THERE'S NOTHING LIKE A good story -- served, thank you, without the trendier postmodernist toppings (metafictions and hypertexts on the side, please). So Steven Heighton's story collection On Earth As It Is and George Elliott's story cycle Crazy Water Boys rate as finds. Digest them story by story to make them last longer, or all in one sitting to lose yourself in Heighton's lyrical prose, Elliott's rocking-chair yarnspinning.
Settle on Heighton's On Earth As It Is (yes, the title's a truncated phrase from the Lord's Prayer) and you have elegies, confessions, reworked memoirs, and memories, set everywhere from Kingston, Ontario (where the author lives), to Kathmandu, and in every time from the early 19th century to the present.
The centrepiece is "Translations of April," a novella, where a translator-narrator translates his dead lover, April, and her stories into seven moods and memories. What begins as reminiscence and regret-tinged nostalgia transmutes into family tall tale (the deadpan humour of would-be rescuers attending a formal family dinner during a flood while pianos and dead pigs float by the windows). Then it flowers into the haunting, heartbreaking pathos of an Old Norse poem:
I buried a white rose in Erebus In Erebus under the earth all snow.
Why would you go and leave us, rob us Of our afterlife -- you?

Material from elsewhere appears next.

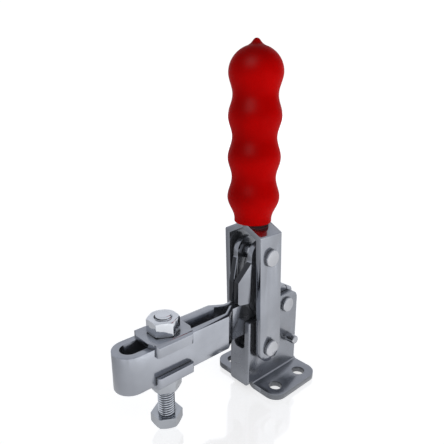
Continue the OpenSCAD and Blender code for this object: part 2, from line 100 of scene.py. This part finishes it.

A French memoir brings eerie visions of a beached narwhal and an Arctic mirage. There's a ghost story -- a dying sailor adrift near a Greek island is rowed to safety by an "impossibly gaunt, hairy" stranger who isn't there -- and ghostly, might-have-been extrapolations of April as a young mother, as a middleaged wife. It's translation in all senses.
Two shorter linked stories muse on melancholy, on last trysts and missed connections, what one character calls "sealedup grief." In "To Everything a Season," four related couples from different times and places play out the different seasons of lovemaking and leavetaking; in the title piece, a son must learn to mourn a father who died long before he could mourn properly. Turn from these to graveyard humour: "Townsmen of a Stiller Town" slips in a twist of the film Beetlejuice and slapstick, and a chicken-suited delivery boy confronting oddball pathologists at the town morgue.
Some images stay with you: for instance, a lone Canadian sentry in a dark mined tunnel, stilled and electrified by "the most beautiful sound he ever heard." a German soldier singing oil the other side ("The Dead and the Missing"). The prosepoem lyricism and poetic refrains linger, too. A friend riffling through these stories -- 11, counting the novella -noted that Heighton writes like a poet. Not surprising: he's an award-winning poet and former editor of
Quarry Magazine. But he's good with fiction, too (his first story collection, Flight Paths of the Emperor, was shortlisted for the Ontario Trillium Award in 1992). Forgive Heighton his trespasses: his storytelling occasionally comes out poetry, and his characters, none of them prosaic, may speak poetry as they mourn, rage, or accept earth as it is -- that is to say, not heaven.
Elliott's Crazy Water Boys aren't in heaven either, but they're somewhere nearby. Book a spot on the front porch at the Centre for well-being, a blissfully out-of-the-way haven where overachievers who've popped a gasket and wannabes who've turned into has-beens go to rock the rest of their lives away. One resident dubs the place "the Centre for Wobbly ex-Boozers" -- close to the truth, since all the "boys" still wobble from career failures, marital failures, and bouts with alcoholism. Cared for by a trust fund and an un-motherly manager they call "the warden," they spend their days looking out at the real world, muttering a combination of cusses and encounter-group bluff.
Crazy Water Boys is like an long afternoon on a screen porch with several fairly personable old geezers, none of them really off their rockers. Chapter by chapter, each reviews his life, squeezes out the sadness and nostalgia, and turns it into fiction. Meet some of the geezerhood: Stillsy (an amnesiac money-market wizard), Charlie (a terrific art director until his stroke), Zoomer (an out-of-focus would-be filmmaker), and Sart (a would-be scriptwriter and HIV- positive misogynist). Forget the details: it's truer than it needs to be that, as one of them says, "The guys on this porch, we're interchangeable. Close your eyes and listen to us. Can't tell one from the other."
Can't tell where you are, either; the Centre seems to be floating over a rural part of central Canada. A minor grumble, but it's surprising to hear that Stillsy might be sent to a hospital in Verdun. This doesn't feel like Quebec; no Quebecois words or characters slip through. Thought we were in Ontario, Stillsy.
Time -- and not much else -- passes for many chapters; for almost too long, the nameless narrator sits out rocking and telling (in first-person plural) how everyone got there. Then the agreeable haze lifts; the centre runs out of money and closes. The town cheers. The boys are thrown out. A modem unhappy ending seems in order.
But everyone survives reality, and with a wink at life and fiction, things work out; Elliott, himself a success story in advertising, politics and diplomacy, and the author of The Kissing Man and The Bittersweet Man, has performed narrative sleight-of-hand.